The weather forecast for today, Wednesday, is not so good! In a word: ‘showers’! In another word: ‘cold’! Time then, to discover more of Israel, but from the inside of somewhere! 🥶🥶

To maintain our sense of adventure (but mostly to dodge the showers!) we’re diving again into the world of Jerusalem’s public transport system. We’ve already experienced Trains, Planes and Automobiles

So today, we tried the Tram (or Jerusalem Light Railway – JLR – to give it its official name here). Opened in 2011 after much delay and over-spending (sound familiar??), it features just a single line each way (east-west, totalling 23 stops). and and it’s popular too, serving 130,000 rides per day.

We boarded at nearby Jaffa Street heading for Mount Herzl (currently the final stop until the planned extension goes ahead). It cost us 5.90 Shekels (£1.29) for a single ticket. Super-cheap! 👍

On launch, JLR was free to use, but there’s now a paid ticketing system that’s operated through machines at each station. Alternatively, you can purchase a CityPass card (a sort of Jewish ‘Oyster Card’).

A few caveats: the machines are fussy about bank-notes – nothing bigger than a 20; there’s a maximum number of coins that can be used for one ticket purchase (15?); it didn’t seem to like our visa card, and absolutely no trying to pay the driver; There’s probably an App too, but we didn’t see anyone using one.

Once on-board, just to keep us on our toes, there’s also a ‘ticket validation system’ where you must get your ticket ‘punched’ using the machines near the doors. Ticket Inspectors were everywhere, so it’s not worth hiding in the toilets!! (mainly because the Trams don’t have them!) 🤔

Yad Vashem

What’s our destination today? Unlike yesterday and the day before, no scaling any heights for us, we plan to keep our feet firmly on the ground and so we headed for Yad Vashem, the Museum and Monument that perpetuates the memory of the 6 million+ Jews who were killed in the Holocaust. Built in 1953, it’s incredibly popular and well-supported.

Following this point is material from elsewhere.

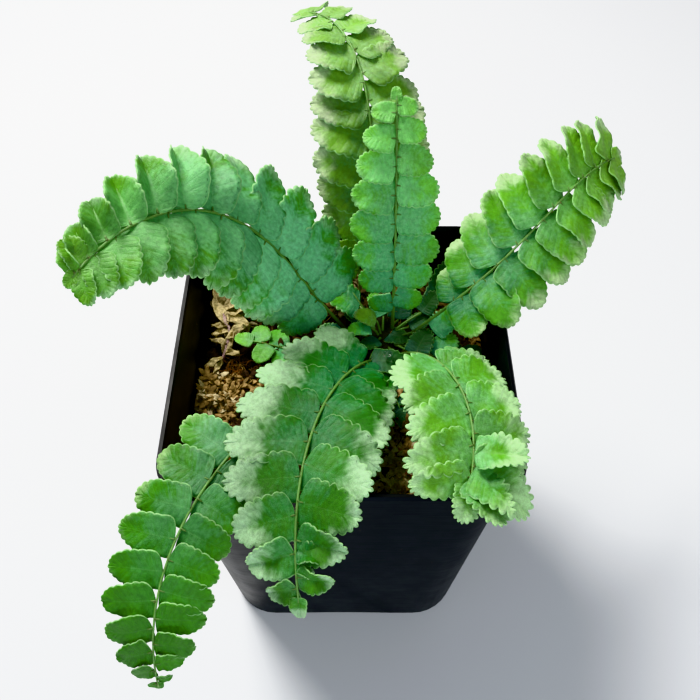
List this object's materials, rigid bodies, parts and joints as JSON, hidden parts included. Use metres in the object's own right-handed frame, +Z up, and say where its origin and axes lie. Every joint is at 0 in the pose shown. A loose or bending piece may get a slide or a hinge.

It only took us around 20 minutes to get there plus a fifteen-minute walk downhill once we exited the Tram (it’s well signposted!)

On arrival, it became clear that there was plenty to see here, and consequently, it’s perfectly possible to ‘make a day of it’. Having said that, we were there for just over three-and-a-half hours and we found it quite moving and emotionally draining.

Click above for a larger version
Click above for a larger version
The Museum

Our first stop was ‘5’ – The Holocaust History Museum – a triangular shaped construction where the exhibits were assembled in a zig-zag fashion. It’s not the prettiest of buildings inside, but maybe that’s the point!?

My photographs here don’t really do it justice, as they only capture a small proportion of what’s on show! Why? Well, there didn’t seem to be many other people taking pics, and then I found out why not! A firm tap on the shoulder from an official, about an hour in, reminded me that I shouldn’t be taking ANY photographs at all!! Ooops!!!!!😮

Even if you only have a casual interest in the Holocaust, you are bound to be impressed by the exhibits here….

A mix of static displays, film archive, AV displays and (very) detailed information boards have probably one of the most (if not, THE most) comprehensive collection of materials we’ve ever seen in a Museum (and we’ve seen quite a few!).

The displays were endless and what for us, made it feel even more real, was the filmed interviews with survivors, and also the clothing on display – shoes and tunics of the dead! 😮 Most definitely NOT for the faint-hearted with nothing censored. 😥😥

For many of us, the 1993 film: Schindler’s List has, in recent years, been a dramatic reminder of the Holocaust. What brought it all home here was the actual list itself on display!!

THE Schindler’s List: Click above for a close-up

Of course, there were many others who helped the Jews during the WWII, and also on display was a comprehensive catalogue of others who saved the lives of many Jews and their families…

But perhaps the display that was guaranteed to cause the most jaws to drop was the final exhibit: The Hall of Names…

This is an area of permanent record cataloguing the names of all the Holocaust victims…

…the work is ongoing and consequently, some shelving remains empty until more information is uncovered…

It felt like the most appropriate way to end our journey through the Museum.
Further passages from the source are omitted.